In a word, the Short Ballot, in its fullest implication. It is not simply that there should be few officers to elect. County candidates are not especially obscure to rural voters and the ballots in the country districts are not often absurdly long. The farmer probably makes a better job of it when it comes to making up his ticket than any other class of citizen. It is also necessary that “those officers should be elective which are important enough to attract and deserve examination,” that is, officers who stand at the sources of public policy—not sheriffs or coroners or county clerks; not officers who simply follow out a statutory routine, but those who are supposed to lay out programs of county action.

And then, the Short Ballot connotes unification of powers. For what does it avail to watch, to criticize a single set of officers if all the while the really important work of the county is performed and the really important damage is committed by the officials who are obscure and therefore unwatched?

County government, as it stands, is the very personification of non-conformity to these approved principles of political organization. Starting, therefore, at the base of an ideal structure, let us proceed to the task of reconstruction.

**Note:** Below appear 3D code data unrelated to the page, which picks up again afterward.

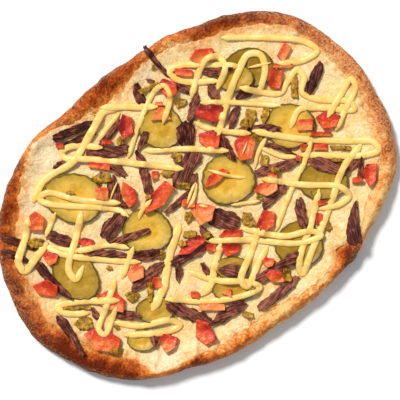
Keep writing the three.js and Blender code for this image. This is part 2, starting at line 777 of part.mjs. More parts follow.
function layPiece(name, outline, thick, edge, finish) {
  const geometry = slab(outline, thick, edge, rest);
  boxOf(geometry);
  surface.lay(geometry);
  return { name, outline, geometry, finish };
}

function numbered(kind, index) {
  return `${kind}_${String(index + 1).padStart(2, '0')}`;
}

const toppings = [
  ...GHERKINS.map((slice, index) =>
    layPiece(numbered('gherkin', index), roundOutline(slice), GHERKIN_THICK, GHERKIN_EDGE,
      GHERKIN_FINISH)),
  ...BEEF.map((strip, index) =>
    layPiece(numbered('beef', index), stripOutline(strip), BEEF_THICK, CUT_EDGE, BEEF_FINISH)),
  ...TOMATO.map((piece, index) =>
    layPiece(numbered('tomato', index), corneredOutline(piece), TOMATO_THICK, CUT_EDGE,
      TOMATO_FINISH)),
];

// Small pieces and strokes follow the surface below and reach a little into it.
const small = [
  ...SMALL_TOMATO.map((piece) => ({ outline: corneredOutline(piece), thick: SMALL_TOMATO_THICK })),
  ...SMALL_BEEF.map((strip) => ({ outline: stripOutline(strip), thick: SMALL_BEEF_THICK })),
  ...HERBS.map((piece) => ({ outline: corneredOutline(piece), thick: HERB_THICK })),
];

function inside(outline, point) {
  return outline.reduce((odd, corner, index) => {
    const next = outline[(index + 1) % outline.length];
    const spans = corner.y > point.y !== next.y > point.y;
    const crossing = corner.x + ((point.y - corner.y) / (next.y - corner.y)) * (next.x - corner.x);
    return spans && point.x < crossing ? !odd : odd;
  }, false);
}

function middleOf(outline) {
  return outline.reduce((sum, point) => sum.add(point), new THREE.Vector2())
    .divideScalar(outline.length);
}

// The top of one mesh near (x, y), or its general top where the point is beside it.
function hostTop(geometry) {
  const general = boxOf(geometry).max.z - GAP;
  const top = new HeightMap([geometry]);
  return (x, y) => {
    const height = top.near(x, y, 1);
    return height > 0 ? height : general;
  };
}

const skyline = (x, y) => Math.max(surface.near(x, y, 1), CHEESE_LEVEL);

// What is fused on a host: small pieces that lie on it and the strokes that cross it.
function trimmings(host, smallHere) {
  const top = hostTop(host);
  const bits = smallHere.map(({ outline, thick }) => {
    const rooted = (x, y) => top(x, y) - SMALL_ROOT;
    return toSolid(slab(outline, thick + SMALL_ROOT, SMALL_EDGE, rooted));
  });
  const strokes = solidStrokes.map((stroke) => strokeGeometry(stroke, top, skyline))
    .filter((geometry) => boxOf(geometry).intersectsBox(host.boundingBox))
    .map(toSolid);
  return [...bits, ...strokes];
}

function join(solids) {
  return solids.reduce((whole, solid) => whole.add(solid));
}

// Each small piece belongs to the last laid topping under its middle, or to the cheese.
const hostOf = small.map(({ outline }) => {
  const middle = middleOf(outline);
  return toppings.findLastIndex((topping) => inside(topping.outline, middle));
});

function cutAway(solid, cutters) {
  return cutters.reduce((left, cutter) => left.subtract(cutter), solid);
}

function toppingSolid({ outline, geometry }, index) {
  const above = toppings.slice(index + 1).filter((upper) =>
    upper.geometry.boundingBox.intersectsBox(geometry.boundingBox));
  const below = toppings.slice(0, index).filter((lower) =>
    lower.geometry.boundingBox.intersectsBox(geometry.boundingBox));
  const mine = small.filter((_, piece) => hostOf[piece] === index);
  const extras = trimmings(geometry, mine);
  let solid = toSolid(geometry);
  if (extras.length > 0) {
    const within = join(extras).intersect(toSolid(column(outline, -INSIDE_HOST)));
    solid = solid.add(cutAway(within, above.map((upper) => toSolid(column(upper.outline, GAP)))));
  }
  const lower = [...below.map((piece) => piece.geometry), cheese, crust];
  return cutAway(solid, lower.map((piece) => toSolid(swollen(piece, CLEARANCE))));
}

function cheeseSolid() {
  const mine = small.filter((_, piece) => hostOf[piece] < 0);
  const extras = cutAway(
    join(trimmings(cheese, mine)),
    toppings.map((topping) => toSolid(column(topping.outline, GAP))),
  );
  return toSolid(cheese).add(extras).subtract(toSolid(swollen(crust, CLEARANCE)));
}

function namedMesh(name, geometry, finish) {
  const mesh = new THREE.Mesh(geometry, new THREE.MeshStandardMaterial(finish));
  mesh.name = name;
  return mesh;
}

const pizza = new THREE.Group();
pizza.add(namedMesh('crust', crust, CRUST_FINISH));
pizza.add(namedMesh('cheese', fromSolid(cheeseSolid()), CHEESE_FINISH));
toppings.forEach((topping, index) => {
  pizza.add(namedMesh(topping.name, fromSolid(toppingSolid(topping, index)), topping.finish));
});

export default pizza;
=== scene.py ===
"""A roman pizza, dressed for its picture.

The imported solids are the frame. Each sub-assembly is a class that holds its sizes in
millimetres, models its meshes with bmesh and dresses them with its own finish. Pieces are laid
one after another on a height map of the food, so that each rests on what is below it. Places
are picture readings in pixels, on a picture of 400 by 400.
"""
import logging
import math
from dataclasses import dataclass, field
from enum import Enum
from typing import Callable, Iterable, Optional, Sequence

import bmesh
import bpy
import numpy as np
from mathutils import Matrix, Vector, noise
from mathutils.bvhtree import BVHTree


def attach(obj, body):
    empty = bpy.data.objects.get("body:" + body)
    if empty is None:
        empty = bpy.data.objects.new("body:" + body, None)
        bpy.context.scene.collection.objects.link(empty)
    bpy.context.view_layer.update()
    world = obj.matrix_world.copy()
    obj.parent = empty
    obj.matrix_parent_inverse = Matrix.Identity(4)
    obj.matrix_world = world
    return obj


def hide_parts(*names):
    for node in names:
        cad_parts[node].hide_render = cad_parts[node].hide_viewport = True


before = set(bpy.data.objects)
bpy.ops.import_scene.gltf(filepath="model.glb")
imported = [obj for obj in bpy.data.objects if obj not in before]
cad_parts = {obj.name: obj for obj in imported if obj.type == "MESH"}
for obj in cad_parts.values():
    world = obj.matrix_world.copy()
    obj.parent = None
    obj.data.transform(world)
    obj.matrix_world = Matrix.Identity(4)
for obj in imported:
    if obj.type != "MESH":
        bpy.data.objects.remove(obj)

log = logging.getLogger("pizza")

Reading = tuple[float, float]
Colour = tuple[int, int, int]
Height = Callable[[float, float], float]
BMesh = bmesh.types.BMesh
Socket = bpy.types.NodeSocket
Layers = tuple[Socket, Socket, Socket]

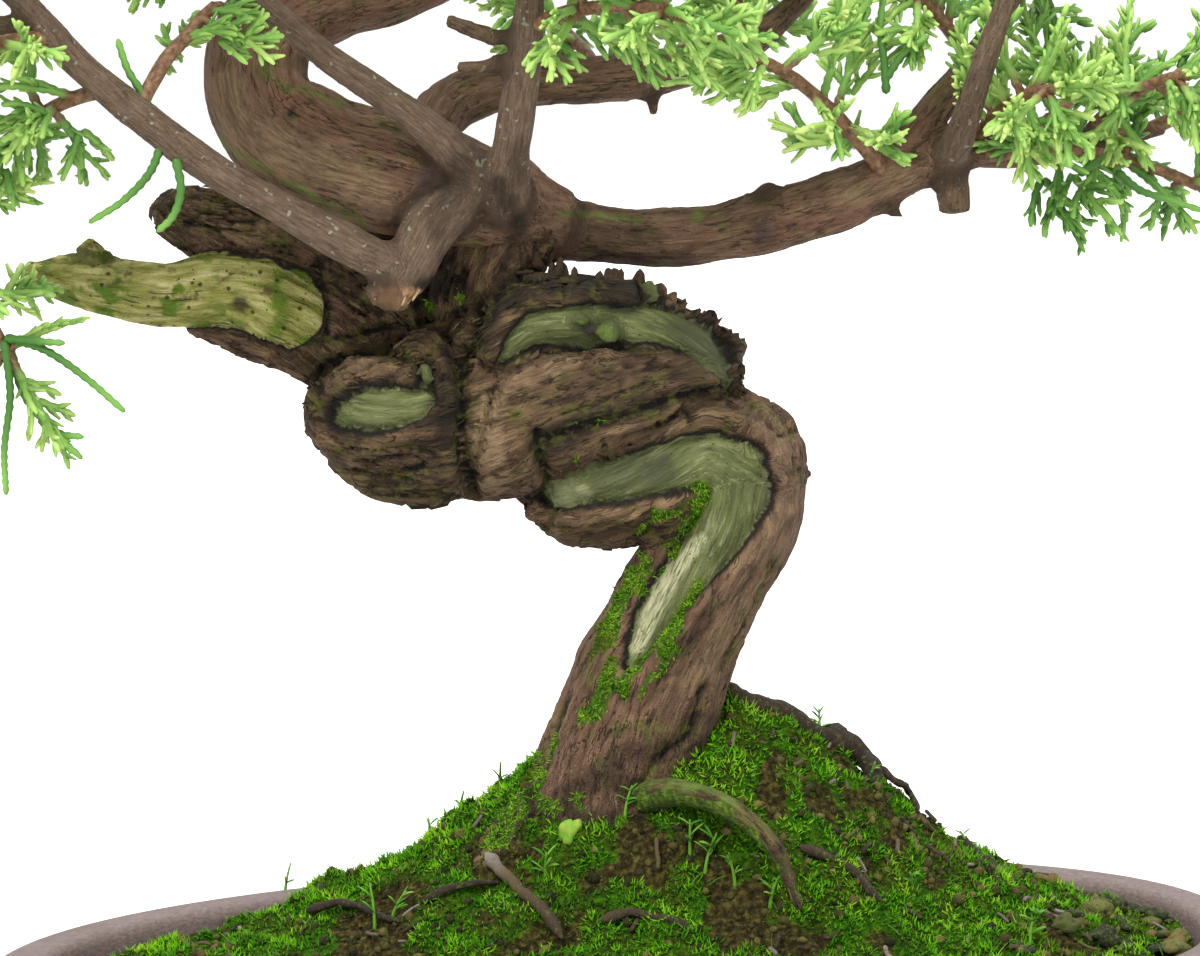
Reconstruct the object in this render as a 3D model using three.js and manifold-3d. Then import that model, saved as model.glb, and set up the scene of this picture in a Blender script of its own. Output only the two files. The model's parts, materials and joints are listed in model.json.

Under ideal home-rule conditions the county will have been brought face to face with the obligation to stand on its own feet. It will look about for appropriate means to redeem that obligation. The electorate will be made responsible for its collective conduct by virtue of accurate representation in the county’s council. Responsibility will first be secured in the very make-up of the governing body, which is the source of power in any popular government. No stereotyped uniform plan of organization will do; no slavish copying of the “New England” type, or the “southern” type: counties differ too widely for that. But natural and legitimate cleavages of public opinion will be recognized and represented. Minor geographical divisions which have a distinct identity may be given a separate voice in the county board, but if the county is a geographical and social unit, the form of the governing body will reflect the fact. And if the county is co-extensive with a city, that circumstance will be given due weight.

But the county board will be something more than an epitomized electorate. It will be clothed, as such bodies rarely are, with the power not only to discover what the people want, but to translate their wishes into deeds of administration. Instead of working as now through alien instruments in the person of independent officials, it will control the operating mechanism of the county, which will be of its own selection. Shall we take away from the people the power to choose the sheriffs, the county clerk, the surveyor, the superintendent of the poor? Yes, take away the selection, but reinforce their control. Abandon the separation of powers? Yes, do away with the three-ring (or perhaps twelve- or twenty-ring) circus, and get down to the serious business of government. For business never was successfully organized except on the principle that the head controls the tail and all that intervenes. In terms of law, the county board, subject of course to state legislative and administrative supervision, will exercise all the powers of the corporation, including those of appointment, of revenue raising and of appropriation.